TASK => Identify each line below that contains the word "from", and copy it out.

RAW DATA =>

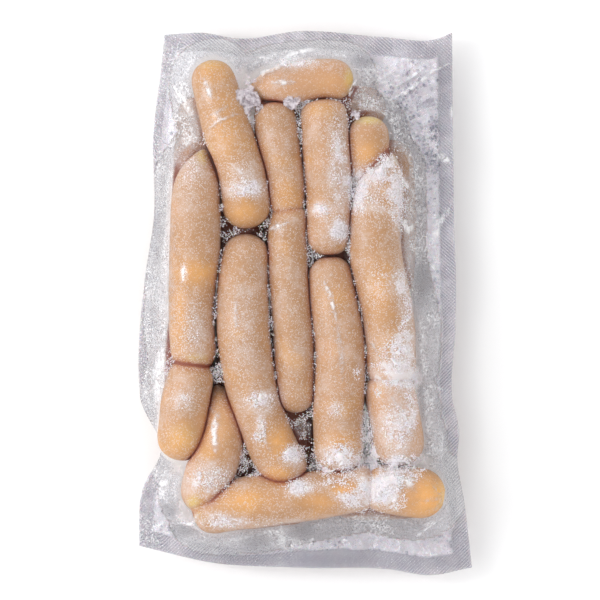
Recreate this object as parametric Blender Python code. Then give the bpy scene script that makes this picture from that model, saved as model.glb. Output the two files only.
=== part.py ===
"""A clear vacuum pouch of frozen sausage links, lying on its back with the shown side up.

X runs across the pouch, Y along it towards its top end, and Z up from the surface that it rests on.
The pouch is sealed and shrunk on to two layers of links, so film and links are one closed solid.
"""

import math

import bmesh
import bpy
import numpy as np

MM = 0.001

# The pouch's four edges, as drawn in by its contents: points in mm from the middle of the pack
TOP_EDGE = [(-77, 147), (-57, 148), (-36, 145), (-3, 149), (41, 146), (73, 145), (80, 148)]
BOTTOM_EDGE = [(-91, -132), (-79, -135), (-52, -141), (-3, -144), (46, -145), (68, -148), (91, -144)]
LEFT_EDGE = [
    (-91, -132), (-89, -101), (-79, -80), (-90, -52), (-91, -39),
    (-87, 19), (-83, 46), (-83, 95), (-79, 128), (-77, 147),
]
RIGHT_EDGE = [
    (91, -144), (87, -110), (83, -82), (84, -71), (80, -50), (82, -14), (81, 57), (80, 148),
]

HALF_WIDTH = 90 * MM
HALF_LENGTH = 150 * MM

# The seam where the front film meets the back film
SEAM_HEIGHT = 19.5 * MM
SEAM_THICKNESS = 1.2 * MM
SEAM_WAVE = 1.6 * MM
WAVES_ACROSS = 3.0
WAVES_ALONG = 4.5
WAVE_PHASE = 0.8

# The film between the links: how far above a link's axis it lies, how far out from the axis it
# starts to fall, both as shares of the link's radius, and how steeply it falls from there
FILM_RISE = 0.36
FILM_REACH = 0.86
FILM_SLOPE = math.radians(60)
FILM_STEPS = 24
FILM_RELAXING = 2
COLUMNS = 32
ROWS = 50

# Links: a smooth route from tip to tip, as (x, y, height of the axis, radius), all in mm
UPPER_LINKS = {
    "top_left": [(-54, 135, 30, 12.0), (-47, 114, 34, 13.3), (-41, 89, 36, 13.6), (-34, 68, 36, 13.0),
                 (-31, 41, 35, 12.6)],
    "top_crosswise": [(-31, 116, 31, 10.2), (-11, 119, 33, 10.8), (8, 122, 33, 11.0), (26, 121, 32, 10.4)],
    "centre_upper": [(-18, 111, 33, 11.0), (-15, 89, 34, 11.4), (-11, 68, 34, 10.2), (-10, 50, 33, 9.6)],
    "centre_lower": [(-9, 52, 33, 9.8), (-10, 29, 34, 10.5), (-7, -9, 35, 10.7), (-5, -59, 34, 10.0)],
    "right_of_centre_upper": [(9, 111, 33, 12.2), (11, 89, 35, 12.6), (13, 57, 35, 12.0), (12, 26, 34, 11.4)],
    "left_of_centre_lower": [(-31, 38, 33, 11.6), (-34, 8, 35, 13.8), (-32, -31, 36, 13.8), (-24, -63, 35, 13.2),
                             (-7, -99, 33, 13.0)],
    "right_of_centre_lower": [(12, 26, 33, 11.0), (15, 2, 35, 12.8), (19, -25, 36, 13.4), (18, -52, 36, 13.4),
                              (18, -92, 33, 13.0)],
    "left_upper": [(-55, 84, 30, 9.5), (-59, 62, 34, 12.6), (-60, 29, 35, 13.2), (-62, -3, 35, 12.0),
                   (-60, -33, 34, 11.6)],
    "left_lower": [(-60, -34, 34, 11.4), (-65, -52, 34, 12.8), (-68, -85, 31, 13.0)],
    "left_foot": [(-48, -44, 25, 9.0), (-45, -69, 31, 12.0), (-52, -90, 34, 14.0), (-62, -112, 32, 12.5)],
    "bottom_crosswise": [(-61, -113, 32, 12.0), (-36, -109, 34, 13.2), (-3, -105, 34, 13.0), (38, -98, 32, 12.4)],
    "bottom_right": [(33, -99, 31, 12.0), (57, -102, 34, 13.4), (75, -105, 33, 13.2)],
    "right_lower": [(42, -37, 29, 12.0), (47, -55, 34, 13.6), (53, -88, 34, 13.4)],
    "right_upper": [(47, 82, 31, 9.0), (39, 57, 35, 13.2), (38, 29, 36, 13.6), (45, -9, 36, 13.6),
                    (47, -46, 35, 13.0)],
    "right_end": [(35, 102, 33, 10.6), (34, 89, 33, 11.2), (33, 60, 25, 11.2)],
}
LOWER_LINKS = {
    "back_top_crosswise": [(-28, 109, 12, 12.2), (8, 108, 12, 12.8), (44, 106, 12, 12.2)],
    "back_left_upper": [(-57, 113, 12, 12.0), (-60, 70, 12, 12.6), (-60, 14, 12, 12.6)],
    "back_left_lower": [(-60, 9, 12, 12.6), (-64, -38, 12, 13.4), (-58, -87, 12, 12.6)],
    "back_second_upper": [(-34, 95, 12, 12.2), (-36, 52, 12, 12.8), (-35, -1, 12, 12.4)],
    "back_second_lower": [(-35, -5, 12, 12.4), (-37, -50, 12, 13.0), (-33, -95, 12, 12.4)],
    "back_third_upper": [(-9, 94, 12, 12.4), (-10, 50, 12, 13.0), (-8, 10, 12, 12.4)],
    "back_third_lower": [(-8, 5, 12, 12.4), (-10, -44, 12, 13.2), (-6, -93, 12, 12.4)],
    "back_fourth_upper": [(17, 92, 12, 12.4), (17, 40, 12, 13.4), (18, -8, 12, 12.6)],
    "back_fourth_lower": [(18, -12, 12, 12.6), (19, -50, 12, 13.4), (20, -90, 12, 12.6)],
    "back_right_upper": [(46, 90, 12, 12.0), (48, 50, 12, 12.8), (46, 2, 12, 12.8)],
    "back_right_lower": [(46, -2, 12, 12.8), (46, -45, 12, 13.4), (49, -88, 12, 12.6)],
    "back_bottom_left": [(-60, -112, 12, 12.2), (-26, -110, 12, 12.8), (9, -106, 12, 12.2)],
    "back_bottom_right": [(14, -105, 12, 12.2), (42, -106, 12, 12.6), (71, -103, 12, 12.4)],
}
ROUTE_STEPS = 240
LINK_SIDES_RESOLUTION = 4
UPPER_RING_SPACING = 13.0 * MM
LOWER_RING_SPACING = 22.0 * MM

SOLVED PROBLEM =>
Recreate this object as parametric Blender Python code. Then give the bpy scene script that makes this picture from that model, saved as model.glb. Output the two files only.
X runs across the pouch, Y along it towards its top end, and Z up from the surface that it rests on.
# The pouch's four edges, as drawn in by its contents: points in mm from the middle of the pack
# The film between the links: how far above a link's axis it lies, how far out from the axis it
# starts to fall, both as shares of the link's radius, and how steeply it falls from there
# Links: a smooth route from tip to tip, as (x, y, height of the axis, radius), all in mm